* [SUPPLIED INFORMATION]
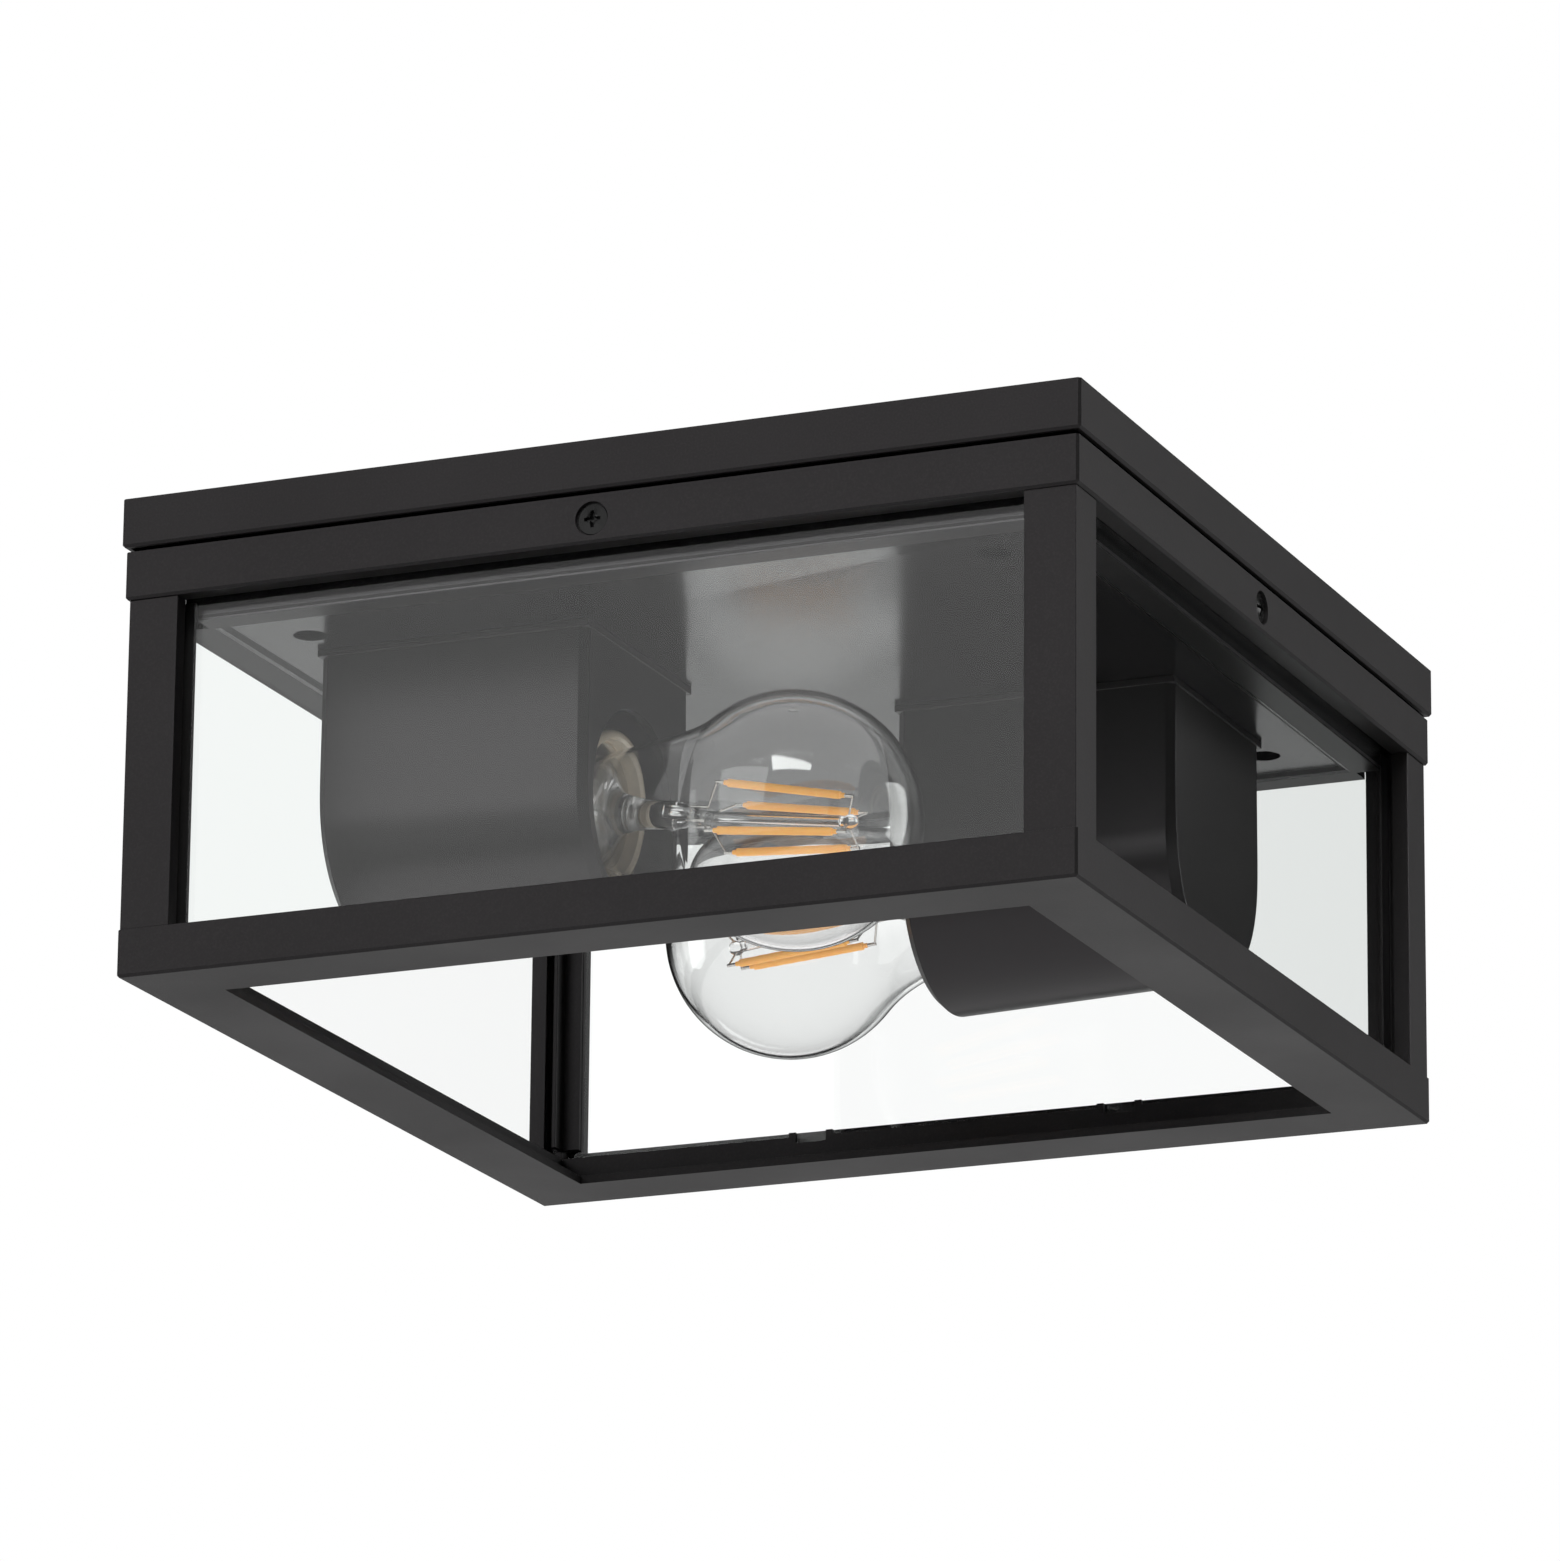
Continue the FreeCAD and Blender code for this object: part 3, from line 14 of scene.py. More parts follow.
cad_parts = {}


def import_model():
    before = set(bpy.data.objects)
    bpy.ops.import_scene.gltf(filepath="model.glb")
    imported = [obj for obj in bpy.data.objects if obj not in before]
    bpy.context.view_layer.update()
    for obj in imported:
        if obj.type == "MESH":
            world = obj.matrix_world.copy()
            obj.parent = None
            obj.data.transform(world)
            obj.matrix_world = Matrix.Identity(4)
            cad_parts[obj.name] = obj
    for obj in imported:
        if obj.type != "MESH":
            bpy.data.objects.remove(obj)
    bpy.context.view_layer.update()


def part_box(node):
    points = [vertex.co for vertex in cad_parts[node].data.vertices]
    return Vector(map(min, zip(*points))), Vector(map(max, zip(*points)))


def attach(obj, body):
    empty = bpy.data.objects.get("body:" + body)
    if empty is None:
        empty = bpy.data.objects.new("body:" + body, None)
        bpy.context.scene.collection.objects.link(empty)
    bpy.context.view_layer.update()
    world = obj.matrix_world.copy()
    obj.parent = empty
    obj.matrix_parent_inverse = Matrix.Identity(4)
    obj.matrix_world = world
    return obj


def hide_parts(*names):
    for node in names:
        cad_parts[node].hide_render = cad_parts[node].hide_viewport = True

* [GOAL]
Return the listing above in its exact form.

* [REPLY TO THE TASK]
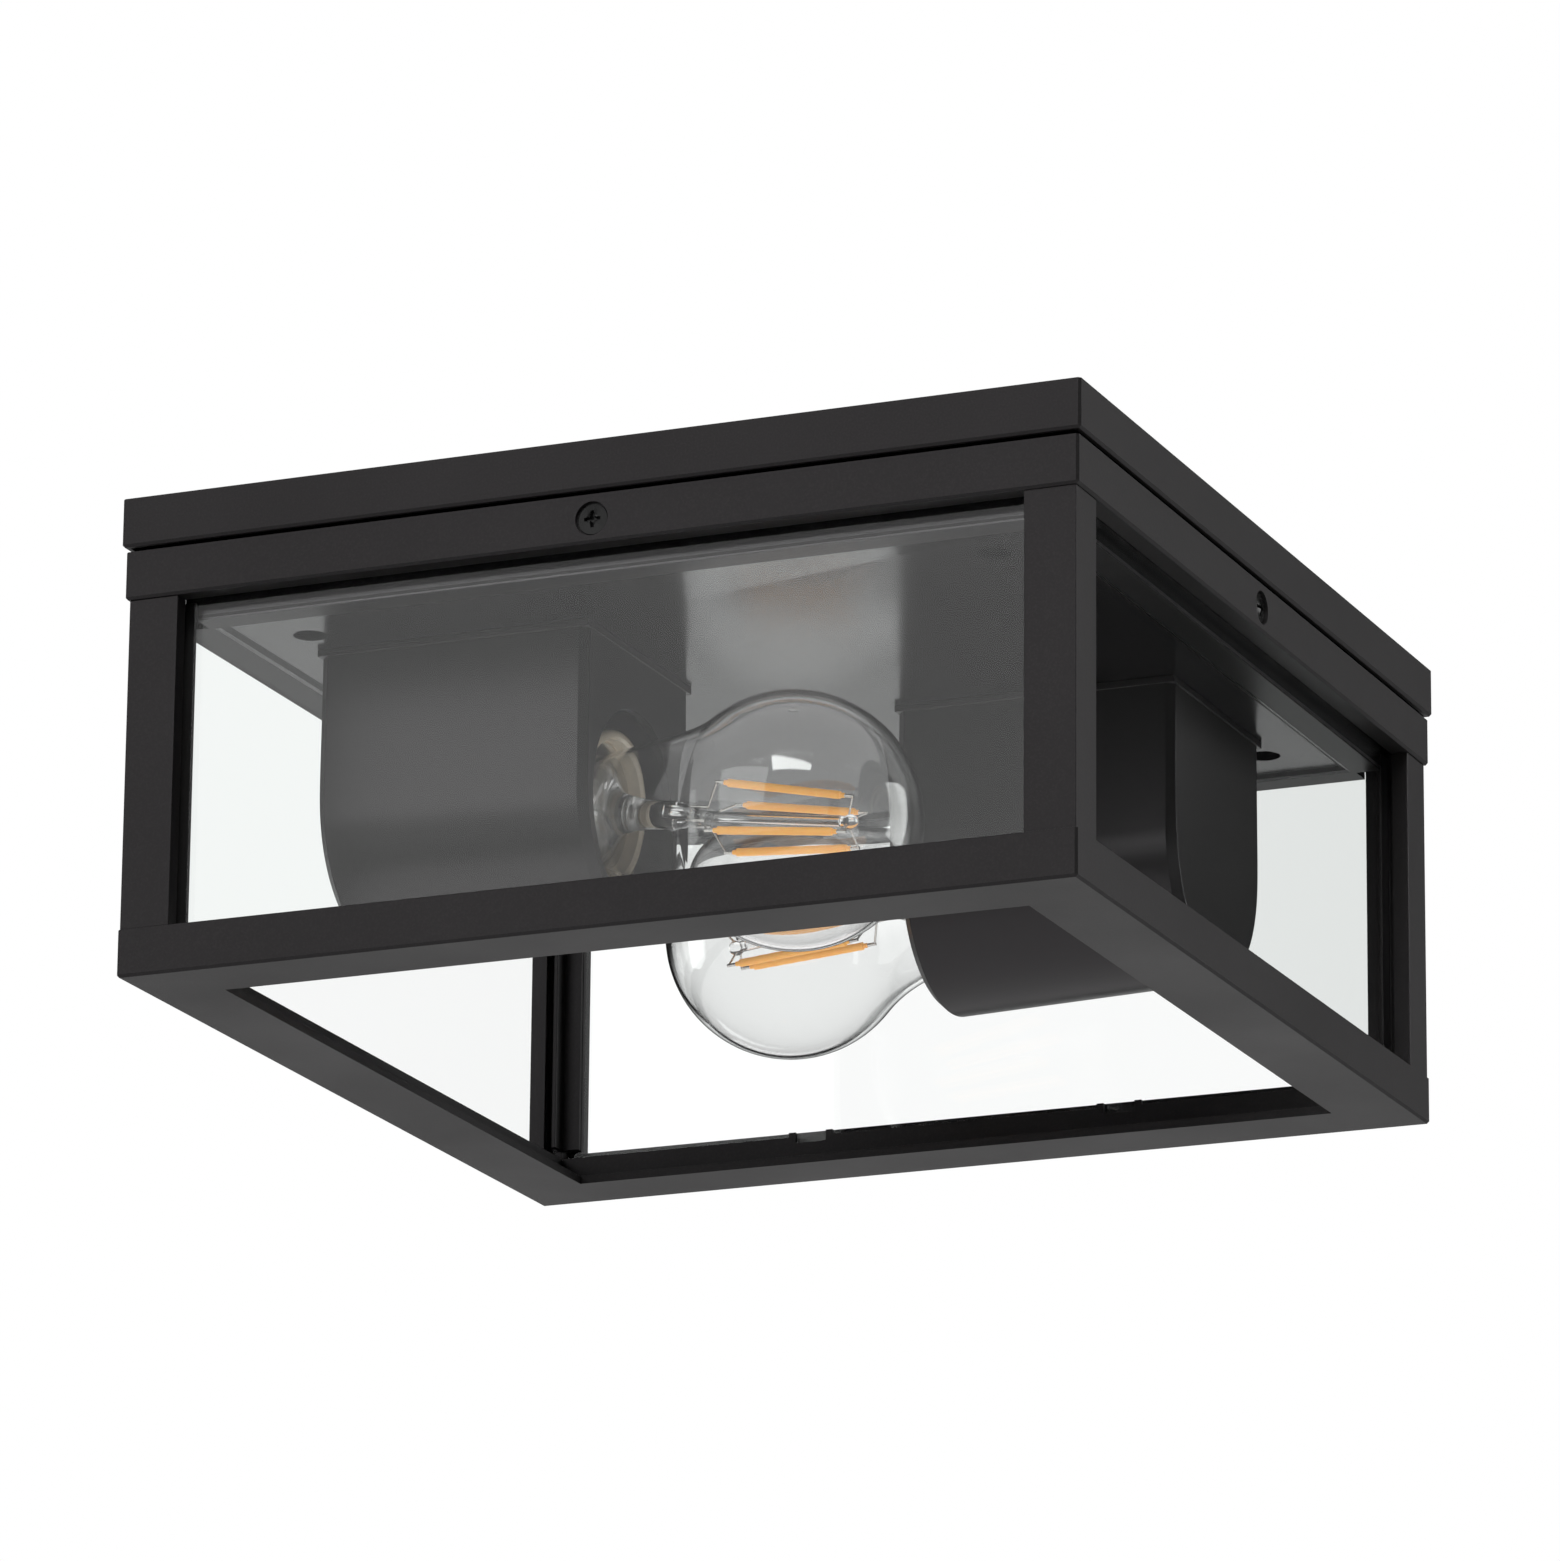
Continue the FreeCAD and Blender code for this object: part 3, from line 14 of scene.py. More parts follow.
cad_parts = {}


def import_model():
    before = set(bpy.data.objects)
    bpy.ops.import_scene.gltf(filepath="model.glb")
    imported = [obj for obj in bpy.data.objects if obj not in before]
    bpy.context.view_layer.update()
    for obj in imported:
        if obj.type == "MESH":
            world = obj.matrix_world.copy()
            obj.parent = None
            obj.data.transform(world)
            obj.matrix_world = Matrix.Identity(4)
            cad_parts[obj.name] = obj
    for obj in imported:
        if obj.type != "MESH":
            bpy.data.objects.remove(obj)
    bpy.context.view_layer.update()


def part_box(node):
    points = [vertex.co for vertex in cad_parts[node].data.vertices]
    return Vector(map(min, zip(*points))), Vector(map(max, zip(*points)))


def attach(obj, body):
    empty = bpy.data.objects.get("body:" + body)
    if empty is None:
        empty = bpy.data.objects.new("body:" + body, None)
        bpy.context.scene.collection.objects.link(empty)
    bpy.context.view_layer.update()
    world = obj.matrix_world.copy()
    obj.parent = empty
    obj.matrix_parent_inverse = Matrix.Identity(4)
    obj.matrix_world = world
    return obj


def hide_parts(*names):
    for node in names:
        cad_parts[node].hide_render = cad_parts[node].hide_viewport = True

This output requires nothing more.